On 7 December 1990, Speelman was featured in an experimental interactive BBC Two broadcast called Your Move, which was hosted by Rob Curling and commentated by chess writer William Hartston. In the groundbreaking one-off episode, Speelman was pitted against the audience, who would use a special telephone line to submit their moves, with the move played by the viewers being decided by a democratic vote. Speelman won the match. The broadcast went for approximately three hours, about double the time that it had been scheduled for.

===Writing===
He has written a number of books on chess, including several on the endgame, among them Analysing the Endgame (1981), Endgame Preparation (1981) and Batsford Chess Endings (co-author, 1993).

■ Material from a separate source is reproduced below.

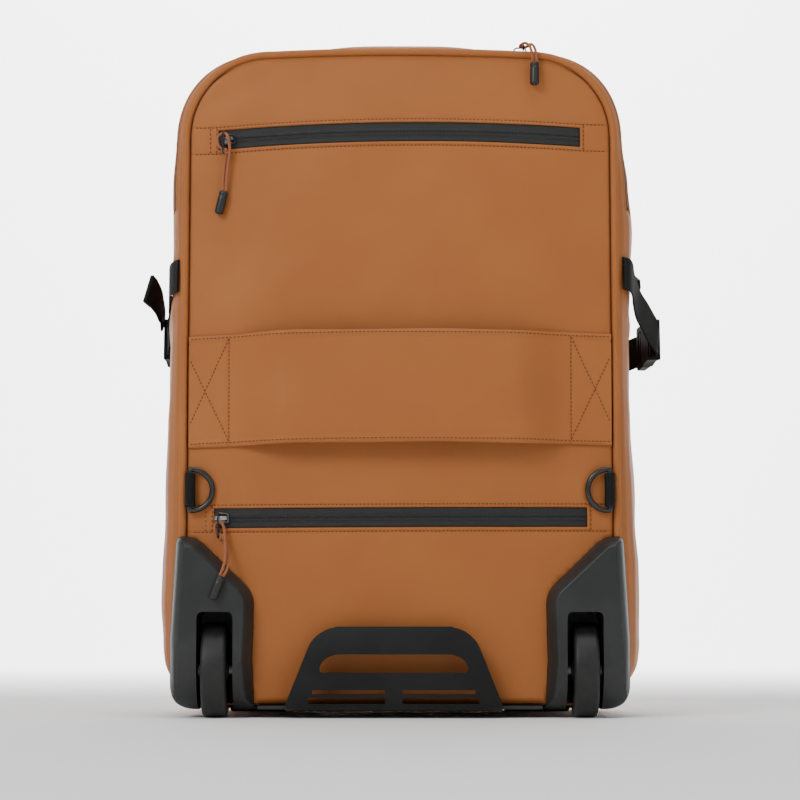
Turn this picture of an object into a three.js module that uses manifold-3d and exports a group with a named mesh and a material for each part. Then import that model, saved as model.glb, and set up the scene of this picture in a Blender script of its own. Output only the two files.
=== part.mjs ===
// A wheeled backpack, standing on its two wheels and two front feet. Millimetres, +Z up.
// The side worn against the back faces -Y. The origin is on the floor, under the middle.
import * as THREE from 'three';
import { mergeVertices } from 'three/addons/utils/BufferGeometryUtils.js';
import Module from 'manifold-3d';

const wasm = await Module();
wasm.setup();

// The bag's seam outline, seen from behind, and its two seam planes
const BAG_BOTTOM = 9.2;
const BAG_TOP = 498;
const BAG_HALF_BOTTOM = 162;
const BAG_HALF_TOP = 160;
const TOP_CORNER = 62;
const BOTTOM_CORNER = 34;
const TOP_CROWN = 2.5;
const BACK_SEAM_Y = -92;
const FRONT_SEAM_Y = 98;

// Cloth, piping and webbing
const CLOTH = 2;
const PIPING_R = 2.8;
const WEBBING = 1.6;
const WEBBING_WIDTH = 25;
const GAP = 0.3;

// How far the panels and the gusset swell
const BACK_BULGE = 14;
const FRONT_BULGE = 23;
const SIDE_BULGE = 21;
const TOP_BULGE = 12;
const CORNER_BULGE = 4;

// Luggage sleeve
const SLEEVE_HEIGHT = 83.4;
const SLEEVE_MIDDLE_Z = 244;
const SLEEVE_SEAM_X = 127;
const SLEEVE_STAND_OFF = 15.5;
const SLEEVE_THICK = 2.4;
const SLEEVE_FLAT = 82;

// Zips let into the back panel
const ZIP_OPENING = 15;
const ZIP_SUNK = 0.8;
const ZIP_TAPE = 1.2;
const ZIP_RIDGE_HALF = 2.4;
const ZIP_RIDGE = 0.6;
const UPPER_ZIP = { left: -136, right: 135, zLeft: 430.1, zMiddle: 435.8, zRight: 432.5 };
const LOWER_ZIP = { left: -138, right: 139, zLeft: 147, zMiddle: 147.7, zRight: 148 };

// Main zip, over the top of the gusset just in front of the back piping
const MAIN_ZIP_Y = -72;
const MAIN_ZIP_WIDTH = 12;
const MAIN_ZIP_END_Z = 380;

// Zip sliders, links, cords and cord ends
const SLIDER_LONG = 11;
const SLIDER_WIDE = 9;
const SLIDER_BASE = 2;
const BEAM = 1.2;
const BEAM_WIDE = 2.8;
const LINK_LONG = 19;
const LINK_WIRE = 1.2;
const LINK_WIDE = 1.4;
const CORD_D = 2.2;
const CORD_END_D = 6.8;
const CORD_END_LONG = 17.5;

// Wheels and their housings
const WHEEL_R = 35;
const WHEEL_WIDTH = 18.6;
const WHEEL_X = 137;
const WHEEL_Y = -85;
const AXLE_R = 4;
const TYRE_INNER_R = 24;
const SLOT_X = 136.2;
const SLOT_WIDTH = 26.6;
const SLOT_TOP = 78;
const SLOT_CORNER = 5;
const WHEEL_CLEAR = 4;
const HOUSING_BACK_Y = -112;
const HOUSING_CHAMFER_Y = -97;
const HOUSING_WALL = 3;
const HOUSING_BORDER = 7.5;
const HOUSING_UNDER_R = 34;

// Moulded bottom handle
const HANDLE_X = -4.5;
const HANDLE_TOP = 66.5;
const HANDLE_TOP_HALF = 57;
const HANDLE_FOOT_HALF = 80;
const HANDLE_BOTTOM = 5.2;
const HANDLE_THICK = 4;
const GRIP_HALF = 54.5;
const GRIP_BOTTOM = 33.5;
const GRIP_HEIGHT = 13.4;
const GRIP_END_ROUND = 15;
const GRIP_LOW_CORNER = 2;
const SLOT_ROWS = [{ z: 17.9, height: 2.8, half: 59.8 }, { z: 10.7, height: 4.4, half: 62.8 }];
const SLOT_WEB_HALF = 6.3;

// Base plate under the bag and the two front feet
const PLATE_THICK = 2.6;
const PLATE_BACK_Y = -96.3;
const PLATE_DEPTH = 50;
const FOOT = { x: 108, y: 62, length: 56, width: 24, taper: 3 };

// D-rings, 34 mm high, on webbing loops sewn into the back seam
const RING_Z = 168;
const RING_WIRE_R = 2;
const RING_HALF_HEIGHT = 15.2;
const RING_BAR_IN = 4.5;
const RING_LOOP_HEIGHT = 25;

// Side compression straps
const STRAP_Z = 329;
const BUCKLE_WIDE = 34;
const BUCKLE_THICK = 8.4;
const SOCKET_LONG = 30;
const PLUG_LONG = 26;

// Tables, with shares of the named sizes above

// How the gusset swells from the back seam to the front seam
const GUSSET_DEPTHS = [
  { depth: 0, side: 0, top: 0 },
  { depth: 0.04, side: 0.42, top: 0.2 },
  { depth: 0.09, side: 0.72, top: 0.35 },
  { depth: 0.18, side: 0.9, top: 0.6 },
  { depth: 0.3, side: 1, top: 0.87 },
  { depth: 0.5, side: 0.97, top: 1 },
  { depth: 0.68, side: 0.88, top: 0.97 },
  { depth: 0.86, side: 0.6, top: 0.65 },
  { depth: 1, side: 0, top: 0 },
];

// How far each side swells at each share of the bag's height: pinched at the straps, full below
const SIDE_HEIGHTS = [
  { height: 0, left: 0.55, right: 0.62 },
  { height: 0.095, left: 0.88, right: 0.95 },
  { height: 0.15, left: 0.96, right: 0.96 },
  { height: 0.21, left: 0.9, right: 0.94 },
  { height: 0.28, left: 0.84, right: 0.84 },
  { height: 0.43, left: 0.78, right: 0.71 },
  { height: 0.5, left: 0.71, right: 0.64 },
  { height: 0.59, left: 0.67, right: 0.65 },
  { height: 0.64, left: 0.6, right: 0.72 },
  { height: 0.725, left: 0.62, right: 0.84 },
  { height: 0.8, left: 0.63, right: 0.68 },
  { height: 0.87, left: 0.52, right: 0.48 },
  { height: 1, left: 0.4, right: 0.4 },
];

// The wheel housing's outline seen from behind, x away from the middle, each corner with its radius
const HOUSING_OUTLINE = [
  { x: 165.6, z: 134.5, r: 6 },
  { x: 150, z: 132.5, r: 18 },
  { x: 107, z: 92, r: 22 },
  { x: 109.2, z: 42, r: 30 },
  { x: 106, z: 5.8, r: 1 },
  { x: 169.8, z: 5.8, r: 20 },
  { x: 170, z: 58, r: 40 },
];

// How the housing's outline draws in from its sides to its back face
const HOUSING_SECTIONS = [
  { back: 0, inset: 0 },
  { back: 0.3, inset: 0.12 },
  { back: 0.7, inset: 0.45 },
  { back: 1, inset: 1 },
];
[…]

Among his other books are Best Games 1970-1980 (1982), an analysis of nearly fifty of the best games by top players from that decade, and Jon Speelman's Best Games (1997). Today he is primarily a chess journalist and commentator, being the chess correspondent for The Observer and The Independent and sometimes providing commentary for games on the Internet Chess Club.

==Bibliography==
(partial)
- Speelman, Jonathan (1981). Analysing the Endgame. Batsford (London, England). 142 pages. ISBN 978-0-7134-1909-2.
- Speelman, Jonathan (1981). Endgame Preparation. B.T. Batsford (London, England). 177 pages. ISBN 978-0-7134-4000-3.
- Speelman, Jon (1982). Best Chess Games, 1970–80. Allen & Unwin (London, England; Boston, Massachusetts). 328 pages. ISBN 978-0-04-794015-6.
- Speelman, Jonathan; Tisdall, Jon; Wade, Bob. (1993). Batsford Chess Endings. B.T. Batsford (London, England). 448 pages. ISBN 978-0-7134-4420-9.
- Speelman, Jon (1997). Jon Speelman's Best Games. B.T. Batsford (London, England). 240 pages. ISBN 978-0-7134-6477-1.